My local Starbucks (SBUX) is always hounded. Whereas 10 years ago, I would have balked at a $2 drip coffee, today, I freely purchase one multiple times a week. Oh, and the brand in my Keurig - yeah, that's Starbucks too.
Unfortunately, I am late on the Starbucks bandwagon. Over the past 52 weeks, Starbucks has moved more than 46 percent higher, more than 2.5 times the S&P 500's gain of 18 percent. Much of that increase has come this year as the stock moved from the mid-$50s to an all-time high of $74.27. On Friday, it closed at $71.97 - 3 percent below that high. The median analyst target is $79.70, which would represent an 11 percent upside from the current price.
SBUX is valued with a forward price-to-earnings of 22.8 and a trailing P/E of 29.5, not particularly rich compared with competitors Dunkin' Brands (DNKN) - at 23.8 - and Green Mountain Coffee (GMCR) - also at 22.8. Despite the lower forward P/E, Starbucks has much less debt than Dunkin' and has been able to grow quarterly revenues twice as fast - 13.3 percent compared with 5.9 percent.
The below chart discusses Starbucks' 52-week performance. It is hard to not notice the two prior gap openings in the price following earnings reports (circled on the chart). The price opened substantially higher and then retraced all or part of the gap before moving to the upside once more. Interestingly, that mirrors current price action as well.
When looking at the chart, compared with these three factors, I believe Starbucks has the perfect recipe for success. Here are the three main reasons that it will continue to outperform the market: (1) strong revenue growth; (2) a strategic plan for the future; and (3) a management team that can implement.
- Strong top-line growth. Recent earnings growth across companies in the market has been accompanied by a struggle to achieve revenue growth. Revenue growth in the S&P 500 this quarter is averaging at 1.7 percent, though revenue among consumer discretionary companies averaged gains of 7.1 percent. SBUX beat both of these numbers, gaining 13.3 percent in Q3 versus a year ago.
Strong top-line growth also contributes to profit growth in a much more sustainable way than cutting costs. SBUX profits grew 20 percent year-over-year, double the 10.7 percent average among consumer discretionary and substantially higher than the 4.1 percent among other S&P 500 companies.
- International growth. Revenues in the Asia region gained by 30 percent in the most recent quarter, a result of the 500 new stores opened this year. And Starbucks has plans for China to become its largest non-U.S. market as the company doubles its locations from 700 to 1,500 by 2015.
And the potential in China is huge. Euromonitor reported that in 2012 an average Chinese person consumed just two cups of coffee a year - compared with 134 cups for the global average. As Starbucks expands more into teas, which encompass 54 percent of China's hot-drink market, it should be able to win customers and build a brand.

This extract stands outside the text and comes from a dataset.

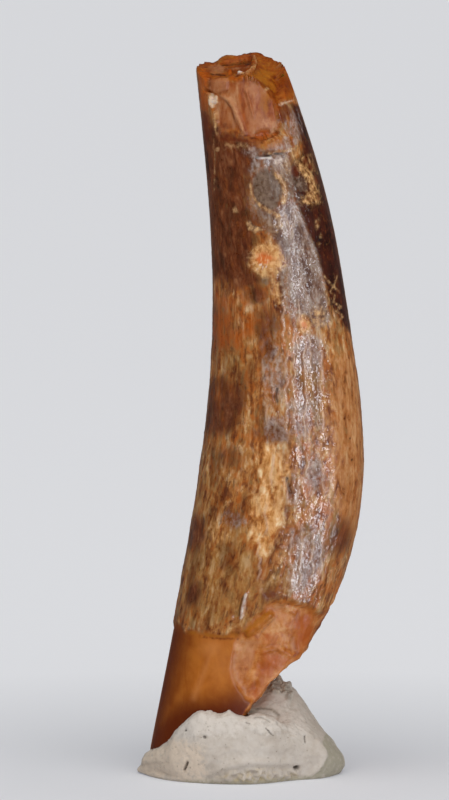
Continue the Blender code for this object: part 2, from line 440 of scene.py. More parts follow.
        (254, 310), (274, 308), (280, 330), (262, 342), (252, 330), soft=10.0, dark=0.7
    ),
    "dark streak": spot((264, 332), 6, 28, soft=7.0, dark=0.8),
    "olive at the left": spot((236, 358), 17, 18, soft=10.0, olive=0.5),
    "furrows": spot((274, 370), 12, 40, soft=10.0, lilac=0.5),
    "dark middle left": patch(
        (186, 382), (222, 376), (239, 384), (243, 400), (238, 426), (222, 436), (186, 434), soft=10.0,
        dark=0.85,
    ),
    "cavity": line(1.3, (277, 389), (275.5, 396), (277, 402), soft=1.6, rise=-0.16, crack=0.7),
    "dark, lower left": spot((230, 458), 13, 11, soft=9.0, dark=0.6),
    "dark middle": spot((262, 433), 12, 8, soft=6.0, dark=0.5),
    "lilac middle": patch((262, 418), (286, 416), (288, 440), (268, 443), soft=5.0, lilac=0.75),
    # The glossy strip, and the quiet right side.
    "glossy strip": patch(
        (290, 335), (330, 340), (332, 420), (326, 500), (327, 560), (308, 602), (288, 598), (286, 440),
        soft=10.0, gloss=1.0,
    ),
    # The lilac down the glossy strip is painted reflection of the window.
    "strip, top": spot((308, 353), 14, 17, soft=8.0, lilac=1.0),
    "strip, olive": spot((314, 388), 10, 20, soft=8.0, olive=0.8),
    "strip, upper": spot((300, 415), 13, 22, soft=8.0, lilac=0.8),
    "strip, middle": spot((314, 474), 9, 18, soft=6.0, lilac=0.9),
    "strip, low": patch(
        (291, 530), (324, 536), (322, 565), (312, 592), (300, 602), (289, 588), soft=9.0, lilac=0.8
    ),
    "right side, calm": patch(
        (330, 335), (372, 330), (390, 420), (390, 530), (356, 560), (342, 520), (334, 450), soft=7.0, calm=1.0
    ),
    "right side, tan": patch(
        (332, 360), (372, 350), (390, 420), (390, 520), (352, 545), (338, 510), (330, 450), soft=10.0, tan=1.0
    ),
    "speck": spot((350, 438), 0.9, 0.9, soft=0.9, crack=1.0),
    "second speck": spot((352, 460), 0.9, 0.9, soft=0.9, crack=1.0),
    # The gold patch and the lower enamel.
    "gold": patch(
        (260, 446), (287, 444), (290, 470), (286, 500), (283, 540), (266, 560), (250, 545), (252, 505),
        (262, 480), soft=10.0, gold=0.8,
    ),
    "gold's calm": spot((270, 490), 20, 50, soft=12.0, calm=0.8),
    "tan beside the gold": spot((285, 452), 12, 20, soft=7.0, tan=0.8),
    "gold's first streak": line(1.3, (273, 450), (274, 470), (272, 492), soft=2.4, cream=0.8),
    "gold's second streak": line(1.3, (283, 448), (284, 468), (282, 490), soft=2.4, cream=0.8),
    "gold's third streak": line(1.8, (262, 488), (257, 500), (262, 515), soft=2.8, cream=0.8),
    "low hole": line(1.8, (287, 478), (288, 485), (291, 493), soft=1.9, rise=-0.18, crack=0.7),
    # The lilac beside the low hole is a painted highlight.
    "beside the hole": spot((293, 492), 7, 14, soft=5.0, lilac=0.6),
    "olive left edge": spot((206, 495), 12, 26, 10, soft=10.0, olive=0.6),
    "gold, low left": spot((216, 530), 12, 16, soft=10.0, gold=0.6),
    "lilac, low left": spot((234, 520), 14, 9, soft=7.0, lilac=0.55),
    "dark, low left": spot((234, 518), 12, 9, -20, soft=8.0, dark=0.6),
    "dark low left rim": spot((196, 532), 10, 17, 8, soft=7.0, dark=1.0),
    "dark foot left": spot((194, 594), 7, 13, 15, soft=6.0, dark=1.0),
    "dark low right": spot((341, 536), 10, 18, 12, soft=8.0, dark=0.85),
    "olive foot": patch(
        (180, 556), (200, 520), (240, 520), (262, 560), (296, 585), (262, 612), (245, 626), (180, 620),
        soft=12.0, olive=0.8,
    ),
    "dimple": spot((236, 616), 4.0, 4.0, soft=2.0, rise=-0.10),
    # The silver ridge's white is a painted highlight down its crest.
    "silver ridge": line(1.6, (246, 594), (243, 606), (241, 618), soft=1.3, rise=0.12, white=0.5),
    "silver ridge's gloss": spot((243, 606), 4, 14, soft=3.0, gloss=1.0),
    "silver ridge's shadow": line(0.8, (243, 597), (240, 607), (239, 616), crack=1.0),
    "lower edge": line(1.2, (186, 632), (203, 634), (223, 637), (236, 634), soft=2.4, ochre=0.9),
    # The umber under the enamel's lower edge is painted shade beneath the step.
    "under the lower edge": line(1.0, (200, 636), (223, 639), (238, 638), soft=2.0, umber=0.9),
    "band over the scar": patch(
        (260, 594), (270, 591), (284, 594), (290, 599), (276, 600), (266, 603), umber=0.85
    ),
    # The scar at the foot, and the root.
    "scar's top shadow": line(0.8, (262, 604), (272, 602), (290, 604), (306, 608), soft=2.0, umber=0.8),
    "scar's top": patch((262, 606), (282, 603), (290, 609), (272, 612), soft=3.0, blush=0.7),
    "scar's upper rib": line(1.6, (281, 603), (288, 609), (294, 613), rise=0.12),
    "golden ledge": patch(
        (240, 630), (252, 621), (266, 611), (272, 611), (262, 621), (247, 633), soft=1.8, rise=0.16, ochre=1.0
    ),
    "ledge's foot": spot((234, 634), 6, 3, soft=3.0, ochre=0.8),
    # The dark line under the ledge is painted shade.
    "under the ledge": line(0.9, (236, 636.5), (239, 641), soft=2.0, crack=0.4),
    "finger": line(2.7, (249, 634), (259, 626), (270.5, 614.5), soft=2.2, rise=0.26, ochre=0.9),
    "finger's shadow": line(1.0, (277, 616.5), (265, 628), (259, 636.5), soft=2.0, rise=-0.05, umber=0.5),
    "scar's middle": patch((268, 618), (286, 606), (292, 618), (288, 640), (272, 640), soft=8.0, blush=0.6),
    "scar's left": patch((262, 634), (276, 626), (282, 640), (272, 650), (260, 644), soft=5.0, glow=0.6),
    "scar's right": patch(
        (293, 622), (310, 614), (314, 620), (312, 642), (300, 656), (296, 636), soft=6.0, glow=0.85
    ),
    "scar's right line": line(0.8, (292, 620), (291, 634), (298, 654), soft=2.0, umber=0.6),
    "small facet": patch((290, 638), (296, 636), (297, 652), (291, 653), soft=1.8, rise=-0.10, blush=0.6),
    "scar's rib": line(1.6, (262, 652), (277, 648), (290, 655), rise=0.12),
    "line over the rib": line(0.8, (262, 646), (278, 643), (290, 650), soft=2.0, umber=0.6),
    "scar's ochre": spot((268, 650), 12, 8, 20, soft=7.0, ochre=0.6),
    "pink facet": patch(
        (240, 641), (264, 640), (256, 656), (251, 674), (245, 695), (235, 683), (230, 669), soft=3.6,
        rise=-0.08, blush=0.85,
    ),
    "scar's foot": patch(
        (262, 650), (290, 655), (296, 660), (270, 678), (256, 697), (250, 695), soft=7.0, glow=0.8
    ),
    "ochre foot": spot((260, 680), 5, 9, 25, ochre=0.8),
    "streak by the scar": line(0.6, (317.8, 610), (317.5, 626), soft=1.6, pale=0.5),
    "root's swelling": patch((205, 640), (219, 642), (195, 700), (182, 708), soft=5.0, rise=0.05),
    "root's left edge": line(17, (172, 636), (163, 670), (154, 710), (146, 760), soft=16.0, shadow=1.0),
    "root at the putty": line(30, (152, 756), (190, 730), (225, 726), (236, 724), soft=16.0, shadow=1.0),
    # The root's streaks are a painted highlight: its soft sheen.
    "root's streak": line(0.5, (214, 644), (206, 668), (194, 698), soft=6.0, streak=1.0),
    "root's right": spot((222, 664), 10, 18, 12, soft=12.0, streak=0.4),
    "root's top": spot((212, 648), 9, 8, soft=9.0, streak=0.7),
}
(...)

That international focus led the company to reshuffle its top executive team in May. Which leads me to my third point…
- Management - specifically, Howard Schultz. Howard Schultz is a visionary. And, around him, I believe that Starbucks has one of the best management teams of any public company. In fact, in 2012, Fast Company named Starbucks as one of the 50 most innovative companies - right up there with top-tier tech companies, and one of three food and beverage companies on the list (Chipotle and Chobani were the others).
As Fast Company describes, Schultz empowers employees to create new products - Via, La Boulange, salads and lunch products - that can win new customers, instead of just adding new flavors and brands to current products. Starbucks' management has learned from its failed attempt to expand too quickly and instead of trying to sell the same amount of stuff at more stores, it is working to sell more and more stuff at the same number of stores. That is a winning strategy, and as long as Schultz is directing it, the company is in good hands.
I expect Starbucks to continue to outperform the S&P, with a share price that will eventually top $100, as the company continues international expansion and accelerates plans to become a larger source for food options.
However, with uncertainty looming regarding the path of the Federal Reserve's tapering, now is the time to take a measured approach to entering equity positions. I would favor entering one-third of a position at current levels, with another third entered on 5 percent pullbacks.